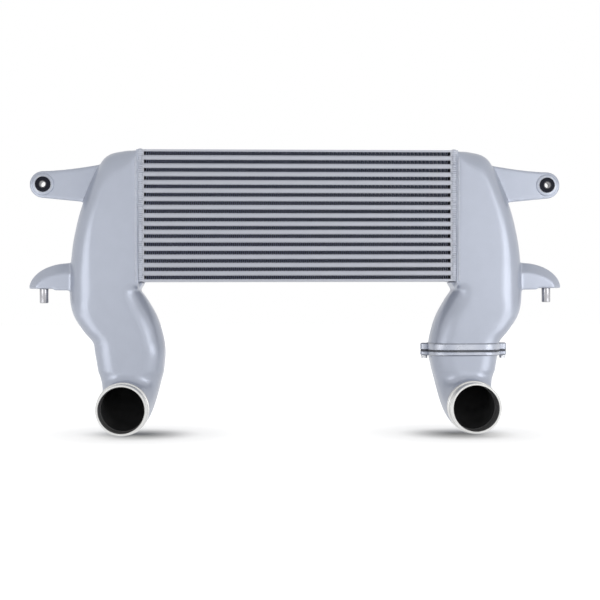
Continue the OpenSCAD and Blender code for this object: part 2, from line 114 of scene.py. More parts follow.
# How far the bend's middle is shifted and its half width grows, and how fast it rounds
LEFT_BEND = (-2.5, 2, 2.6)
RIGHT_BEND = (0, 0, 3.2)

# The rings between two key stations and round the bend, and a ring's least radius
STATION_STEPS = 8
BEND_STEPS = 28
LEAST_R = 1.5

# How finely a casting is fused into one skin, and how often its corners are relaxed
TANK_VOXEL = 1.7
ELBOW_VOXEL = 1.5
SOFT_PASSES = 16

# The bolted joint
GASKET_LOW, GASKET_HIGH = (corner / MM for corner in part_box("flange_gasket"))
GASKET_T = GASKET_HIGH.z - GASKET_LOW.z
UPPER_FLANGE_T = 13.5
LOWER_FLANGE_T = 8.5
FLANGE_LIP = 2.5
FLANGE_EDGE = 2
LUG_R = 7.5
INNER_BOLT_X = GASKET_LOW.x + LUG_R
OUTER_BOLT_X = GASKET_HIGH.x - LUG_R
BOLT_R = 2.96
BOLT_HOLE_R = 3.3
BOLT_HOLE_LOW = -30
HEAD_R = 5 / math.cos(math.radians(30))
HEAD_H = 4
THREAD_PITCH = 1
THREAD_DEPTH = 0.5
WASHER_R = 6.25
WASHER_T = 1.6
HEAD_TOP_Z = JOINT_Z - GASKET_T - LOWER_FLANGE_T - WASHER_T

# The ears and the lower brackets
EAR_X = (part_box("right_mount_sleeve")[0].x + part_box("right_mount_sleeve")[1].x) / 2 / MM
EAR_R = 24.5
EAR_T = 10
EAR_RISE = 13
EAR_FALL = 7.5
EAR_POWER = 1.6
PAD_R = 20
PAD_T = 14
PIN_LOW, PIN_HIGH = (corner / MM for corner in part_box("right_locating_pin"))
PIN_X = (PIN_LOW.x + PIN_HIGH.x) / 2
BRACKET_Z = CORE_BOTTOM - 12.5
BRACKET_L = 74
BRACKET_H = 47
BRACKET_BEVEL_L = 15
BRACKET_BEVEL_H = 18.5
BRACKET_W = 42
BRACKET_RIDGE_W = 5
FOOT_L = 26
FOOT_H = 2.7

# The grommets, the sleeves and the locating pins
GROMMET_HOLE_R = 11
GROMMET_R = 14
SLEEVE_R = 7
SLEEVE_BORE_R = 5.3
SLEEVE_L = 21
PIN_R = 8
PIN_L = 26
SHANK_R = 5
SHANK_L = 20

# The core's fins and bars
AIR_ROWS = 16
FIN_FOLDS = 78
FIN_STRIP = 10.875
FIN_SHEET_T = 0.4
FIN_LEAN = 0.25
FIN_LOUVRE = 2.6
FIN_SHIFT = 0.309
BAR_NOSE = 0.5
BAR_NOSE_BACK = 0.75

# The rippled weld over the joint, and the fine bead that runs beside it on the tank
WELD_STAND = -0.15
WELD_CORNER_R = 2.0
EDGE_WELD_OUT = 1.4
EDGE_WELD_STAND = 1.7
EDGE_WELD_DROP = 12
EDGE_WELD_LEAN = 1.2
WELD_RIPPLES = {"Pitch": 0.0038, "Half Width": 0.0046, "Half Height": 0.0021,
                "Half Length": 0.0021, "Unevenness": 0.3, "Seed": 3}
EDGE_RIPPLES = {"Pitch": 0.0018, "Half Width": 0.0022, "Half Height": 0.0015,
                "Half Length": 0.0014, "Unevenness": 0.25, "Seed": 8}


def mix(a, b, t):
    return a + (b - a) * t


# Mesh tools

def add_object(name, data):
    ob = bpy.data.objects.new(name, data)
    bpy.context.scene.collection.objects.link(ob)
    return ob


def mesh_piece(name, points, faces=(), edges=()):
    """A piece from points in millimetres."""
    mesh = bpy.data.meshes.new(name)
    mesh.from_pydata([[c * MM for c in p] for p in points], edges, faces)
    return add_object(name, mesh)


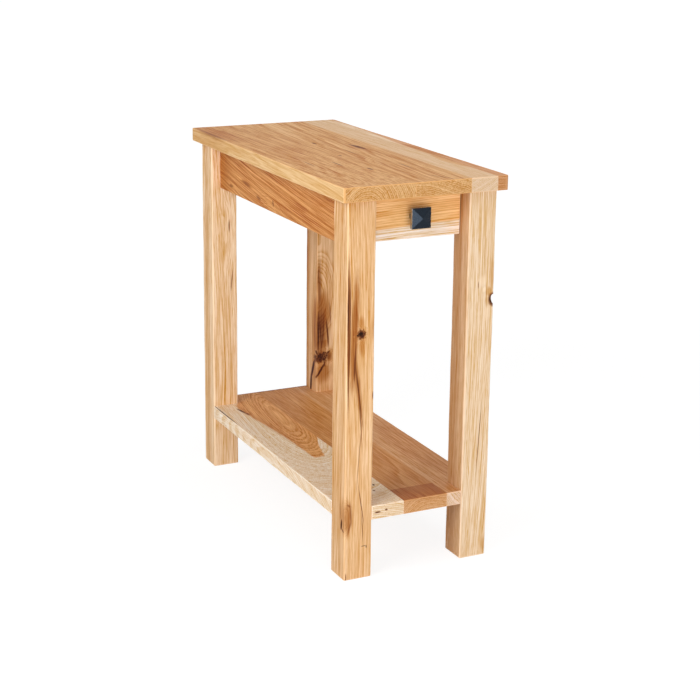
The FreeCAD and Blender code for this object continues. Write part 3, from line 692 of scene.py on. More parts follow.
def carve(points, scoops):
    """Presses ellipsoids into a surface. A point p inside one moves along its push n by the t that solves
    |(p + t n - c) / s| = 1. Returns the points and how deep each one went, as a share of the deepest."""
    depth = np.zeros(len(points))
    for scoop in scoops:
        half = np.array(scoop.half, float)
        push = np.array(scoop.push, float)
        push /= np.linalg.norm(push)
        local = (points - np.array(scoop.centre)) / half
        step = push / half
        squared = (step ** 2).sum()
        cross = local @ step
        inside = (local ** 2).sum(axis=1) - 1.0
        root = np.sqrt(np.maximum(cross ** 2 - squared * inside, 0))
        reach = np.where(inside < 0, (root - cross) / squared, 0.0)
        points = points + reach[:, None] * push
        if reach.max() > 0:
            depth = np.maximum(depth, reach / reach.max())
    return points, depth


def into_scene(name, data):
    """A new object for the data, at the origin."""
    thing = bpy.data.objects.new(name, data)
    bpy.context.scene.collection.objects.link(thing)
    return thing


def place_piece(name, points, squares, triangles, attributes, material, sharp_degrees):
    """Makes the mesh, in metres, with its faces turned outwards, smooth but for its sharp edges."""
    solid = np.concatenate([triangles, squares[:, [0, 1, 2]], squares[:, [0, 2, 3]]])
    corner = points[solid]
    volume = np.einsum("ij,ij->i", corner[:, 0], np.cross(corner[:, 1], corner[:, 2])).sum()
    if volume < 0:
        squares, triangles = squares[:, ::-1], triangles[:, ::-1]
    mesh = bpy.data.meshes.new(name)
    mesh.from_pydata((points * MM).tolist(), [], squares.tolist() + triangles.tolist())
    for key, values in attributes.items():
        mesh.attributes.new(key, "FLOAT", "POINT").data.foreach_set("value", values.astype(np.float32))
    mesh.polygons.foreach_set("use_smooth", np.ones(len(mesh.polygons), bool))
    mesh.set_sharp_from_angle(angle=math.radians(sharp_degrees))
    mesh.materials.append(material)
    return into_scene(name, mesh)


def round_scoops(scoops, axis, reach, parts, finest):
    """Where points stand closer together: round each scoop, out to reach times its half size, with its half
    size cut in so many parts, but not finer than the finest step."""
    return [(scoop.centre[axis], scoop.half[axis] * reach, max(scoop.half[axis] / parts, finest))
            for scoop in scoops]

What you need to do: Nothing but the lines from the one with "The FreeCAD and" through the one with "return points, depth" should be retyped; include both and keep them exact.

Exercise solution:
The FreeCAD and Blender code for this object continues. Write part 3, from line 692 of scene.py on. More parts follow.
def carve(points, scoops):
    """Presses ellipsoids into a surface. A point p inside one moves along its push n by the t that solves
    |(p + t n - c) / s| = 1. Returns the points and how deep each one went, as a share of the deepest."""
    depth = np.zeros(len(points))
    for scoop in scoops:
        half = np.array(scoop.half, float)
        push = np.array(scoop.push, float)
        push /= np.linalg.norm(push)
        local = (points - np.array(scoop.centre)) / half
        step = push / half
        squared = (step ** 2).sum()
        cross = local @ step
        inside = (local ** 2).sum(axis=1) - 1.0
        root = np.sqrt(np.maximum(cross ** 2 - squared * inside, 0))
        reach = np.where(inside < 0, (root - cross) / squared, 0.0)
        points = points + reach[:, None] * push
        if reach.max() > 0:
            depth = np.maximum(depth, reach / reach.max())
    return points, depth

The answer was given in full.